- _Task brief_
Give the entries again, word for word.

- _Supplied entries_
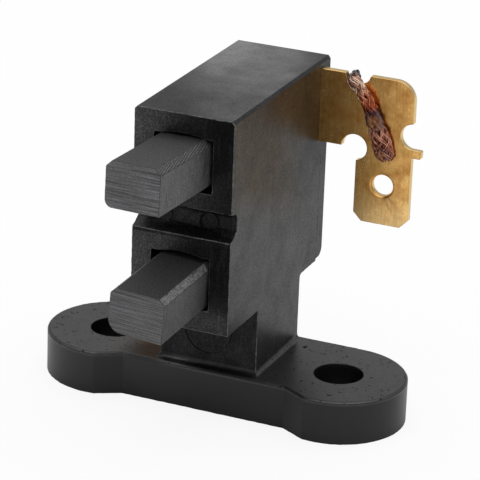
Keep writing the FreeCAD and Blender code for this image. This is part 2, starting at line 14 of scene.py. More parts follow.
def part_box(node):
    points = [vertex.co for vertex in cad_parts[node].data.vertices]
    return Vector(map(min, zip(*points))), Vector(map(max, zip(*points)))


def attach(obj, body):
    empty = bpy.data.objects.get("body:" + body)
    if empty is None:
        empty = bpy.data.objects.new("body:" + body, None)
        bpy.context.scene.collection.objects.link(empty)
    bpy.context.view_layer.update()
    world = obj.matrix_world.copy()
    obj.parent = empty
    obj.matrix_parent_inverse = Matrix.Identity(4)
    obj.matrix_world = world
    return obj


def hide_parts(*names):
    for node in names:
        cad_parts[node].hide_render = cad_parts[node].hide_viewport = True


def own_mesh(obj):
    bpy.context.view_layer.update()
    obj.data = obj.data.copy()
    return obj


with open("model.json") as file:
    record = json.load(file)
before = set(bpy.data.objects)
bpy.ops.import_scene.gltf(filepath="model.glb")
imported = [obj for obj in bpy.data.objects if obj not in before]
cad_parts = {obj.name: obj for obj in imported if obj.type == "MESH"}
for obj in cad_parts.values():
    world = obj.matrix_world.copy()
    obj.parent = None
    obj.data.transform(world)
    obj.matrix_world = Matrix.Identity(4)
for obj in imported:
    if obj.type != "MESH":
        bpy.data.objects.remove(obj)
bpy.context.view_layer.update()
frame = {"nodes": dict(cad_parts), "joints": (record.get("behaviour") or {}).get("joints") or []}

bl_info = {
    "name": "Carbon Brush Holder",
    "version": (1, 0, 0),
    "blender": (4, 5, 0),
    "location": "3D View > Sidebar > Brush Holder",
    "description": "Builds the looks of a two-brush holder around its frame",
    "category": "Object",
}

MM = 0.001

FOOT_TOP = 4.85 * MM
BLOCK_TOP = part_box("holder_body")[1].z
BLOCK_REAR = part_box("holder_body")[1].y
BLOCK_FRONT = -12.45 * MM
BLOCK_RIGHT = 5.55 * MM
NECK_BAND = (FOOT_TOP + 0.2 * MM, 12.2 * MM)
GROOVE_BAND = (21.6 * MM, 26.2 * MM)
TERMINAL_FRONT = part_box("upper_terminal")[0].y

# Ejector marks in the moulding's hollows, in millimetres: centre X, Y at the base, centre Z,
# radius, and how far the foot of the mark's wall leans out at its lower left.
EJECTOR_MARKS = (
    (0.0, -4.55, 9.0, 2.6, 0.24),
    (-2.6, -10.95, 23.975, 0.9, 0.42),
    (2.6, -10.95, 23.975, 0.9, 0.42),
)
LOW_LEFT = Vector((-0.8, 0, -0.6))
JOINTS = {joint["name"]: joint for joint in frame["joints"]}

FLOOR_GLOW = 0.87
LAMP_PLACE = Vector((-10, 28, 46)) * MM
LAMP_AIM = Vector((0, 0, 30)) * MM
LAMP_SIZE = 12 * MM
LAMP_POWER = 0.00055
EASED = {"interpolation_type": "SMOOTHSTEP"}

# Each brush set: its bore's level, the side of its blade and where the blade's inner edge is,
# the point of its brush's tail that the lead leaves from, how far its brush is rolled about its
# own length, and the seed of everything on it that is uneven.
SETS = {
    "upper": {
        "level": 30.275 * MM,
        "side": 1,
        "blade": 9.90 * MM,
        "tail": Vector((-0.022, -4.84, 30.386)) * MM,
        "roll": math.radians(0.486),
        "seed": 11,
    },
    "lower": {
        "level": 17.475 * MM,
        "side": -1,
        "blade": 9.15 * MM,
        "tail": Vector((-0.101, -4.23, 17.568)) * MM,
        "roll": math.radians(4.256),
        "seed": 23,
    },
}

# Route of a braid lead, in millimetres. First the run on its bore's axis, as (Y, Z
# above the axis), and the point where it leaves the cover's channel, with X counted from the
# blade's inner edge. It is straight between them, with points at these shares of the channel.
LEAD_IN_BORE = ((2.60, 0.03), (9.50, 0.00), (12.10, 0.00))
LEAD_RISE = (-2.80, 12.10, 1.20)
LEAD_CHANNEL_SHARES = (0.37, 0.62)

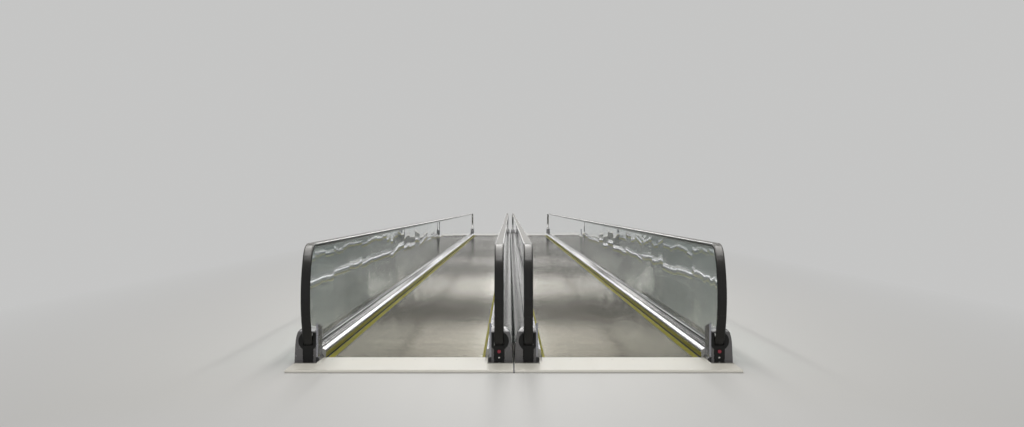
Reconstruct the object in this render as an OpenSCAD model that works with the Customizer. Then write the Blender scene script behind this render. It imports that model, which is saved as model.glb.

- _Exercise output_
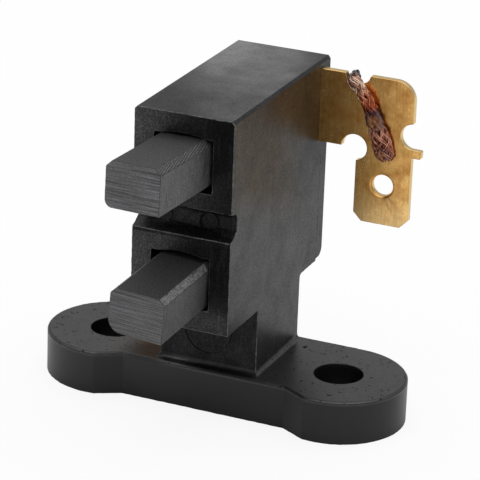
Keep writing the FreeCAD and Blender code for this image. This is part 2, starting at line 14 of scene.py. More parts follow.
def part_box(node):
    points = [vertex.co for vertex in cad_parts[node].data.vertices]
    return Vector(map(min, zip(*points))), Vector(map(max, zip(*points)))


def attach(obj, body):
    empty = bpy.data.objects.get("body:" + body)
    if empty is None:
        empty = bpy.data.objects.new("body:" + body, None)
        bpy.context.scene.collection.objects.link(empty)
    bpy.context.view_layer.update()
    world = obj.matrix_world.copy()
    obj.parent = empty
    obj.matrix_parent_inverse = Matrix.Identity(4)
    obj.matrix_world = world
    return obj


def hide_parts(*names):
    for node in names:
        cad_parts[node].hide_render = cad_parts[node].hide_viewport = True


def own_mesh(obj):
    bpy.context.view_layer.update()
    obj.data = obj.data.copy()
    return obj


with open("model.json") as file:
    record = json.load(file)
before = set(bpy.data.objects)
bpy.ops.import_scene.gltf(filepath="model.glb")
imported = [obj for obj in bpy.data.objects if obj not in before]
cad_parts = {obj.name: obj for obj in imported if obj.type == "MESH"}
for obj in cad_parts.values():
    world = obj.matrix_world.copy()
    obj.parent = None
    obj.data.transform(world)
    obj.matrix_world = Matrix.Identity(4)
for obj in imported:
    if obj.type != "MESH":
        bpy.data.objects.remove(obj)
bpy.context.view_layer.update()
frame = {"nodes": dict(cad_parts), "joints": (record.get("behaviour") or {}).get("joints") or []}

bl_info = {
    "name": "Carbon Brush Holder",
    "version": (1, 0, 0),
    "blender": (4, 5, 0),
    "location": "3D View > Sidebar > Brush Holder",
    "description": "Builds the looks of a two-brush holder around its frame",
    "category": "Object",
}

MM = 0.001

FOOT_TOP = 4.85 * MM
BLOCK_TOP = part_box("holder_body")[1].z
BLOCK_REAR = part_box("holder_body")[1].y
BLOCK_FRONT = -12.45 * MM
BLOCK_RIGHT = 5.55 * MM
NECK_BAND = (FOOT_TOP + 0.2 * MM, 12.2 * MM)
GROOVE_BAND = (21.6 * MM, 26.2 * MM)
TERMINAL_FRONT = part_box("upper_terminal")[0].y

# Ejector marks in the moulding's hollows, in millimetres: centre X, Y at the base, centre Z,
# radius, and how far the foot of the mark's wall leans out at its lower left.
EJECTOR_MARKS = (
    (0.0, -4.55, 9.0, 2.6, 0.24),
    (-2.6, -10.95, 23.975, 0.9, 0.42),
    (2.6, -10.95, 23.975, 0.9, 0.42),
)
LOW_LEFT = Vector((-0.8, 0, -0.6))
JOINTS = {joint["name"]: joint for joint in frame["joints"]}

FLOOR_GLOW = 0.87
LAMP_PLACE = Vector((-10, 28, 46)) * MM
LAMP_AIM = Vector((0, 0, 30)) * MM
LAMP_SIZE = 12 * MM
LAMP_POWER = 0.00055
EASED = {"interpolation_type": "SMOOTHSTEP"}

# Each brush set: its bore's level, the side of its blade and where the blade's inner edge is,
# the point of its brush's tail that the lead leaves from, how far its brush is rolled about its
# own length, and the seed of everything on it that is uneven.
SETS = {
    "upper": {
        "level": 30.275 * MM,
        "side": 1,
        "blade": 9.90 * MM,
        "tail": Vector((-0.022, -4.84, 30.386)) * MM,
        "roll": math.radians(0.486),
        "seed": 11,
    },
    "lower": {
        "level": 17.475 * MM,
        "side": -1,
        "blade": 9.15 * MM,
        "tail": Vector((-0.101, -4.23, 17.568)) * MM,
        "roll": math.radians(4.256),
        "seed": 23,
    },
}

# Route of a braid lead, in millimetres. First the run on its bore's axis, as (Y, Z
# above the axis), and the point where it leaves the cover's channel, with X counted from the
# blade's inner edge. It is straight between them, with points at these shares of the channel.
LEAD_IN_BORE = ((2.60, 0.03), (9.50, 0.00), (12.10, 0.00))
LEAD_RISE = (-2.80, 12.10, 1.20)
LEAD_CHANNEL_SHARES = (0.37, 0.62)

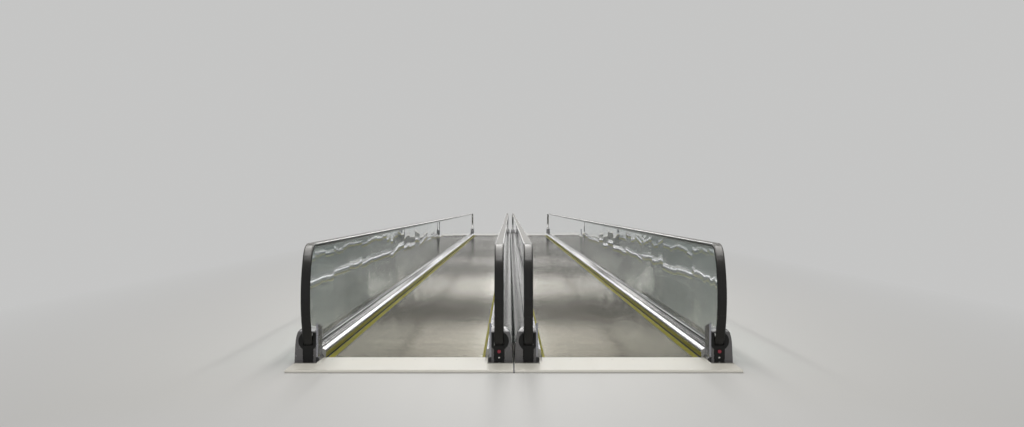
Reconstruct the object in this render as an OpenSCAD model that works with the Customizer. Then write the Blender scene script behind this render. It imports that model, which is saved as model.glb.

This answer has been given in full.